» Goal
All the data should come back exactly as it was given.

» Information provided
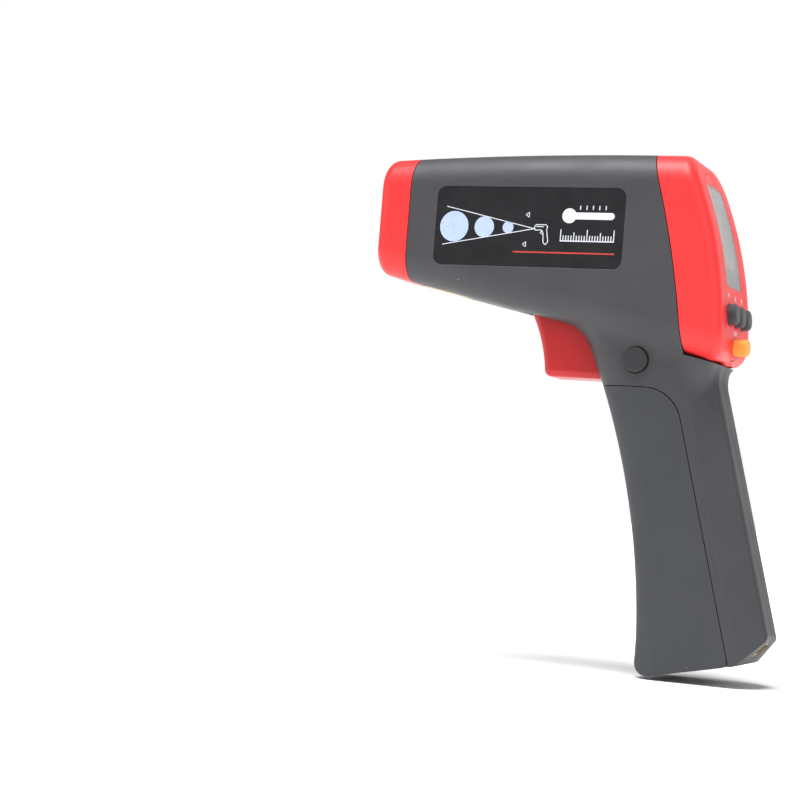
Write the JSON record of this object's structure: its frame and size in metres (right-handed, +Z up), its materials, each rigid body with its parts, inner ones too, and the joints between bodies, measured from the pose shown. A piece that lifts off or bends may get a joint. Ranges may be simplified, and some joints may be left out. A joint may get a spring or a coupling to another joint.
{
  "type": "infrared thermometer",
  "caption": "Pistol-shaped infrared thermometer with a lens and laser opening at the muzzle, a display with keys at the back, a trigger, and a battery door in the handle.",
  "frame": {"origin": "centre of the bounding box in X and Y, at the lowest point of the handle's foot", "axes": "X along the optical axis with the muzzle towards -X and the display towards +X; Y across, with the holder's left side at -Y; +Z up from the handle's foot to the barrel"},
  "size_m": [0.1544, 0.0496, 0.184],
  "materials": {
    "case_plastic": "matte speckled soft-touch moulding",
    "door_plastic": "matte moulding",
    "bezel_plastic": "satin red moulding",
    "trigger_plastic": "satin red moulding",
    "key_rubber": "matte key caps",
    "orange_rubber": "matte orange key cap",
    "window_clear": "clear polished window",
    "lcd_glass": "pale grey display cell",
    "white_plastic": "plain white moulding",
    "board_green": "solder-masked board",
    "keymat_rubber": "soft moulded mat",
    "inner_black": "matte black moulding",
    "lens_clear": "clear fresnel-free infrared lens",
    "bright_metal": "plain bright metal",
    "screw_steel": "blackened steel",
    "laser_brass": "plain brass",
    "laser_glass": "clear cover",
    "plunger_red": "moulded plunger",
    "pad_foam": "soft pad",
    "release_plastic": "matte moulding",
    "battery_can": "printed sleeve over a metal can",
    "lead_black": "insulated wire",
    "lead_red": "insulated wire",
    "side_label": null,
    "under_label": "pale film sticker"
  },
  "bodies": {
    "housing": {"left_shell": "case_plastic", "right_shell": "case_plastic", "case_screws": "screw_steel", "front_bezel": "bezel_plastic", "rear_bezel": "bezel_plastic", "display_faceplate": "bezel_plastic", "lcd_window": "window_clear", "lcd_module": "lcd_glass", "lcd_backlight": "white_plastic", "lcd_frame": "white_plastic", "display_board": "board_green", "keymat": "keymat_rubber", "optics_tube": "inner_black", "ir_lens": "lens_clear", "lens_ring": "bright_metal", "thermopile": "bright_metal", "sensor_board": "board_green", "laser_module": "laser_brass", "laser_window": "laser_glass", "main_board": "board_green", "controller_chip": "inner_black", "buzzer": "inner_black", "microswitch": "inner_black", "trigger_pin": "bright_metal", "trigger_spring": "bright_metal", "hinge_pin": "bright_metal", "release_spring": "bright_metal", "battery": "battery_can", "battery_snap": "inner_black", "battery_cradle": "inner_black", "battery_lead_black": "lead_black", "battery_lead_red": "lead_red", "board_socket": "white_plastic", "display_socket": "white_plastic", "ribbon": "inner_black", "tripod_insert": "laser_brass", "left_label": "side_label", "right_label": "side_label", "underside_label": "under_label"},
    "trigger": {"trigger": "trigger_plastic"},
    "switch_plunger": {"switch_plunger": "plunger_red"},
    "key_left": {"key_left": "key_rubber"},
    "key_middle": {"key_middle": "key_rubber"},
    "key_right": {"key_right": "key_rubber"},
    "key_orange": {"key_orange": "orange_rubber"},
    "release_button_left": {"release_button_left": "release_plastic"},
    "release_button_right": {"release_button_right": "release_plastic"},
    "battery_door": {"battery_door": "door_plastic", "door_pad": "pad_foam"}
  },
  "joints": [
    {"name": "trigger_pull", "type": "hinge", "parent": "housing", "child": "trigger", "pos_m": [-0.01218, 0, 0.13435], "axis": [0, -1, 0], "range_deg": [0, 6], "stiffness_Nm_per_rad": 0.6, "springref_deg": -2.86, "deforming": ["trigger_spring"]},
    {"name": "switch_press", "type": "slide", "parent": "housing", "child": "switch_plunger", "axis": [0, 0, 1], "range_m": [0, 0.00084]},
    {"name": "key_left_press", "type": "slide", "parent": "housing", "child": "key_left", "axis": [-0.9967, 0, -0.0813], "range_m": [0, 0.0008], "stiffness_N_per_m": 800},
    {"name": "key_middle_press", "type": "slide", "parent": "housing", "child": "key_middle", "axis": [-0.9967, 0, -0.0813], "range_m": [0, 0.0008], "stiffness_N_per_m": 800},
    {"name": "key_right_press", "type": "slide", "parent": "housing", "child": "key_right", "axis": [-0.9967, 0, -0.0813], "range_m": [0, 0.0008], "stiffness_N_per_m": 800},
    {"name": "key_orange_press", "type": "slide", "parent": "housing", "child": "key_orange", "axis": [-0.9999, 0, -0.01], "range_m": [0, 0.0008], "stiffness_N_per_m": 800},
    {"name": "release_left_press", "type": "slide", "parent": "housing", "child": "release_button_left", "axis": [0, 1, 0], "range_m": [0, 0.0015], "stiffness_N_per_m": 600, "deforming": ["release_spring"]},
    {"name": "release_right_press", "type": "slide", "parent": "housing", "child": "release_button_right", "axis": [0, -1, 0], "range_m": [0, 0.0015], "stiffness_N_per_m": 600, "deforming": ["release_spring"]},
    {"name": "door_open", "type": "hinge", "parent": "housing", "child": "battery_door", "pos_m": [0.06319, 0, 0.00804], "axis": [0, -1, 0], "range_deg": [0, 65]}
  ],
  "couplings": [
    {"joint": "switch_press", "follows": "trigger_pull", "m_per_rad": 0.008}
  ]
}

» Task result
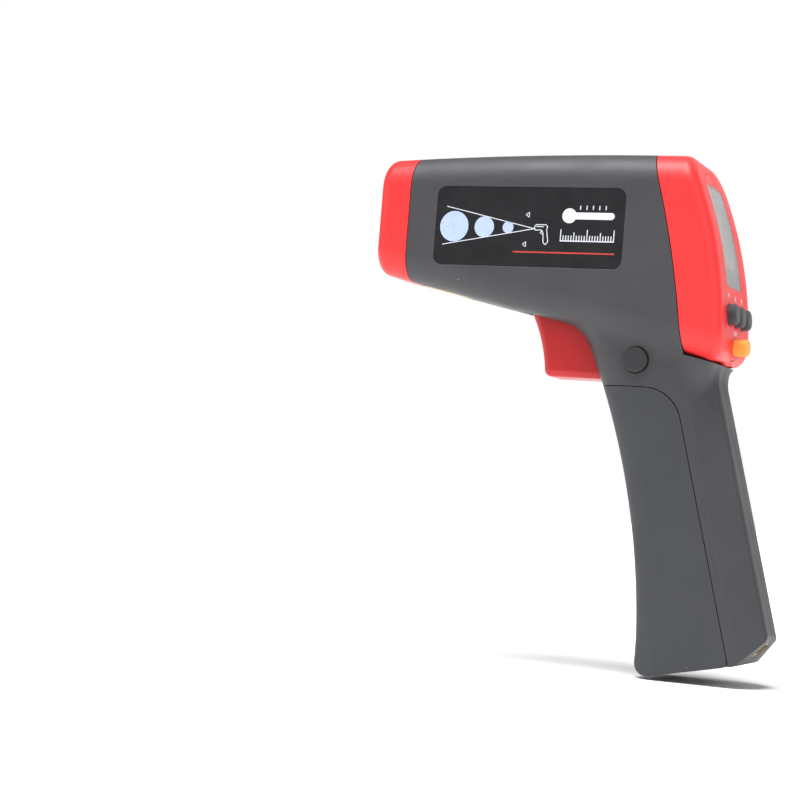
Write the JSON record of this object's structure: its frame and size in metres (right-handed, +Z up), its materials, each rigid body with its parts, inner ones too, and the joints between bodies, measured from the pose shown. A piece that lifts off or bends may get a joint. Ranges may be simplified, and some joints may be left out. A joint may get a spring or a coupling to another joint.
{
  "type": "infrared thermometer",
  "caption": "Pistol-shaped infrared thermometer with a lens and laser opening at the muzzle, a display with keys at the back, a trigger, and a battery door in the handle.",
  "frame": {"origin": "centre of the bounding box in X and Y, at the lowest point of the handle's foot", "axes": "X along the optical axis with the muzzle towards -X and the display towards +X; Y across, with the holder's left side at -Y; +Z up from the handle's foot to the barrel"},
  "size_m": [0.1544, 0.0496, 0.184],
  "materials": {
    "case_plastic": "matte speckled soft-touch moulding",
    "door_plastic": "matte moulding",
    "bezel_plastic": "satin red moulding",
    "trigger_plastic": "satin red moulding",
    "key_rubber": "matte key caps",
    "orange_rubber": "matte orange key cap",
    "window_clear": "clear polished window",
    "lcd_glass": "pale grey display cell",
    "white_plastic": "plain white moulding",
    "board_green": "solder-masked board",
    "keymat_rubber": "soft moulded mat",
    "inner_black": "matte black moulding",
    "lens_clear": "clear fresnel-free infrared lens",
    "bright_metal": "plain bright metal",
    "screw_steel": "blackened steel",
    "laser_brass": "plain brass",
    "laser_glass": "clear cover",
    "plunger_red": "moulded plunger",
    "pad_foam": "soft pad",
    "release_plastic": "matte moulding",
    "battery_can": "printed sleeve over a metal can",
    "lead_black": "insulated wire",
    "lead_red": "insulated wire",
    "side_label": null,
    "under_label": "pale film sticker"
  },
  "bodies": {
    "housing": {"left_shell": "case_plastic", "right_shell": "case_plastic", "case_screws": "screw_steel", "front_bezel": "bezel_plastic", "rear_bezel": "bezel_plastic", "display_faceplate": "bezel_plastic", "lcd_window": "window_clear", "lcd_module": "lcd_glass", "lcd_backlight": "white_plastic", "lcd_frame": "white_plastic", "display_board": "board_green", "keymat": "keymat_rubber", "optics_tube": "inner_black", "ir_lens": "lens_clear", "lens_ring": "bright_metal", "thermopile": "bright_metal", "sensor_board": "board_green", "laser_module": "laser_brass", "laser_window": "laser_glass", "main_board": "board_green", "controller_chip": "inner_black", "buzzer": "inner_black", "microswitch": "inner_black", "trigger_pin": "bright_metal", "trigger_spring": "bright_metal", "hinge_pin": "bright_metal", "release_spring": "bright_metal", "battery": "battery_can", "battery_snap": "inner_black", "battery_cradle": "inner_black", "battery_lead_black": "lead_black", "battery_lead_red": "lead_red", "board_socket": "white_plastic", "display_socket": "white_plastic", "ribbon": "inner_black", "tripod_insert": "laser_brass", "left_label": "side_label", "right_label": "side_label", "underside_label": "under_label"},
    "trigger": {"trigger": "trigger_plastic"},
    "switch_plunger": {"switch_plunger": "plunger_red"},
    "key_left": {"key_left": "key_rubber"},
    "key_middle": {"key_middle": "key_rubber"},
    "key_right": {"key_right": "key_rubber"},
    "key_orange": {"key_orange": "orange_rubber"},
    "release_button_left": {"release_button_left": "release_plastic"},
    "release_button_right": {"release_button_right": "release_plastic"},
    "battery_door": {"battery_door": "door_plastic", "door_pad": "pad_foam"}
  },
  "joints": [
    {"name": "trigger_pull", "type": "hinge", "parent": "housing", "child": "trigger", "pos_m": [-0.01218, 0, 0.13435], "axis": [0, -1, 0], "range_deg": [0, 6], "stiffness_Nm_per_rad": 0.6, "springref_deg": -2.86, "deforming": ["trigger_spring"]},
    {"name": "switch_press", "type": "slide", "parent": "housing", "child": "switch_plunger", "axis": [0, 0, 1], "range_m": [0, 0.00084]},
    {"name": "key_left_press", "type": "slide", "parent": "housing", "child": "key_left", "axis": [-0.9967, 0, -0.0813], "range_m": [0, 0.0008], "stiffness_N_per_m": 800},
    {"name": "key_middle_press", "type": "slide", "parent": "housing", "child": "key_middle", "axis": [-0.9967, 0, -0.0813], "range_m": [0, 0.0008], "stiffness_N_per_m": 800},
    {"name": "key_right_press", "type": "slide", "parent": "housing", "child": "key_right", "axis": [-0.9967, 0, -0.0813], "range_m": [0, 0.0008], "stiffness_N_per_m": 800},
    {"name": "key_orange_press", "type": "slide", "parent": "housing", "child": "key_orange", "axis": [-0.9999, 0, -0.01], "range_m": [0, 0.0008], "stiffness_N_per_m": 800},
    {"name": "release_left_press", "type": "slide", "parent": "housing", "child": "release_button_left", "axis": [0, 1, 0], "range_m": [0, 0.0015], "stiffness_N_per_m": 600, "deforming": ["release_spring"]},
    {"name": "release_right_press", "type": "slide", "parent": "housing", "child": "release_button_right", "axis": [0, -1, 0], "range_m": [0, 0.0015], "stiffness_N_per_m": 600, "deforming": ["release_spring"]},
    {"name": "door_open", "type": "hinge", "parent": "housing", "child": "battery_door", "pos_m": [0.06319, 0, 0.00804], "axis": [0, -1, 0], "range_deg": [0, 65]}
  ],
  "couplings": [
    {"joint": "switch_press", "follows": "trigger_pull", "m_per_rad": 0.008}
  ]
}